* _Written instruction_
Write out the full listing again, exactly as it stands.

>>>

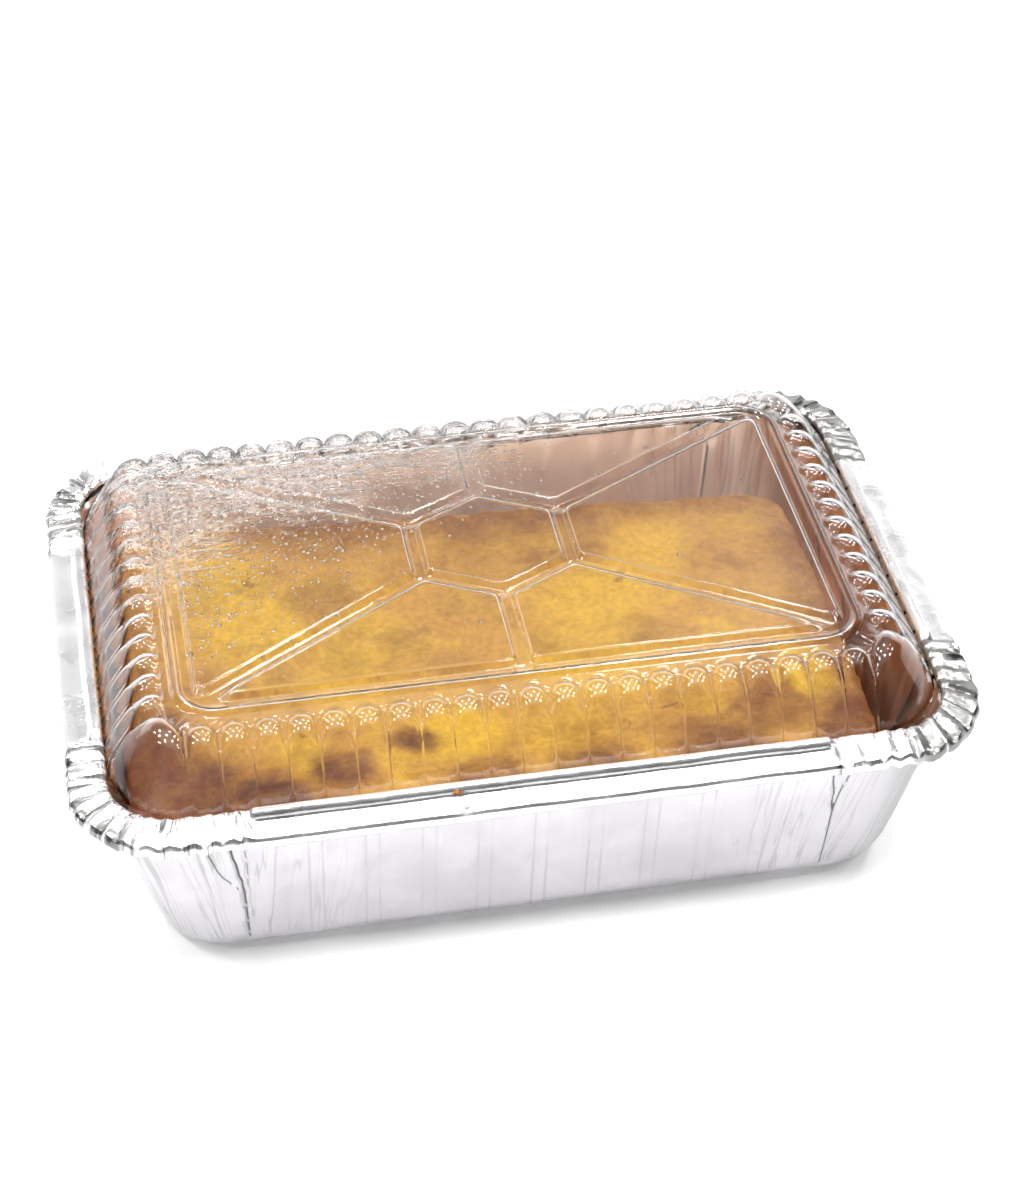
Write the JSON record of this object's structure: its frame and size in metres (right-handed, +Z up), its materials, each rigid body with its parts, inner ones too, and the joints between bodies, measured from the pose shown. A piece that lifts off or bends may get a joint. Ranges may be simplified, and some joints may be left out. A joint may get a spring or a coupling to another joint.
{
  "type": "sweet corn cake",
  "caption": "Golden corn cake in an oblong foil tray with gathered corners, shut by a clear ribbed lid that the tray's folded rim holds down.",
  "frame": {"origin": "middle of the tray's underside", "axes": "+X along the tray's long sides, +Y along its short sides, +Z up out of the tray"},
  "size_m": [0.215, 0.1554, 0.0677],
  "materials": {
    "foil": "bright crinkled foil",
    "clear_lid": "clear, glossy, misted underneath",
    "crust": "moist golden crumb with browned patches"
  },
  "bodies": {
    "root": {"tray": "foil", "lid": "clear_lid", "cake": "crust"}
  },
  "joints": []
}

<<<

* _Result of the task_
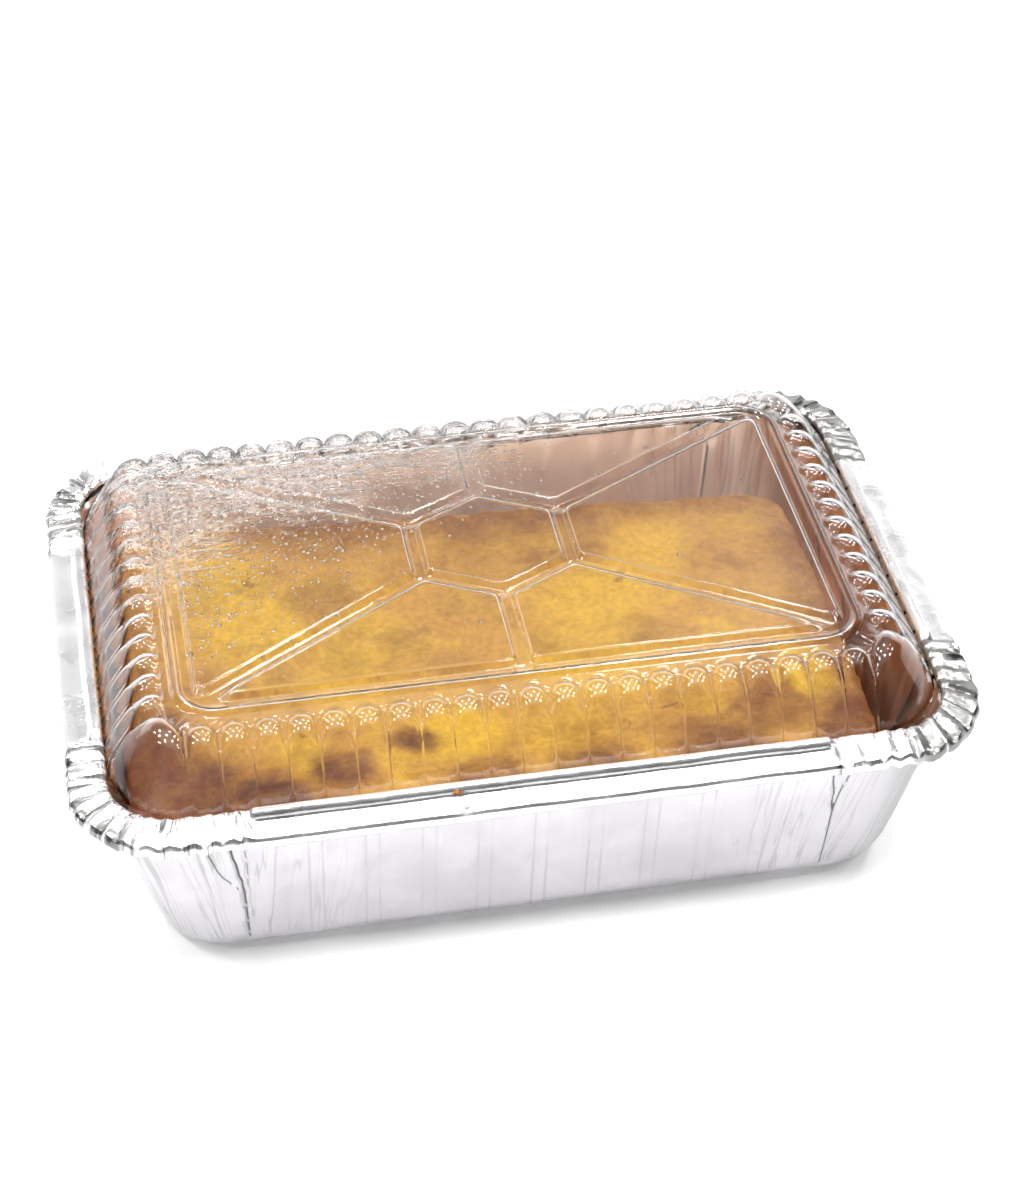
Write the JSON record of this object's structure: its frame and size in metres (right-handed, +Z up), its materials, each rigid body with its parts, inner ones too, and the joints between bodies, measured from the pose shown. A piece that lifts off or bends may get a joint. Ranges may be simplified, and some joints may be left out. A joint may get a spring or a coupling to another joint.
{
  "type": "sweet corn cake",
  "caption": "Golden corn cake in an oblong foil tray with gathered corners, shut by a clear ribbed lid that the tray's folded rim holds down.",
  "frame": {"origin": "middle of the tray's underside", "axes": "+X along the tray's long sides, +Y along its short sides, +Z up out of the tray"},
  "size_m": [0.215, 0.1554, 0.0677],
  "materials": {
    "foil": "bright crinkled foil",
    "clear_lid": "clear, glossy, misted underneath",
    "crust": "moist golden crumb with browned patches"
  },
  "bodies": {
    "root": {"tray": "foil", "lid": "clear_lid", "cake": "crust"}
  },
  "joints": []
}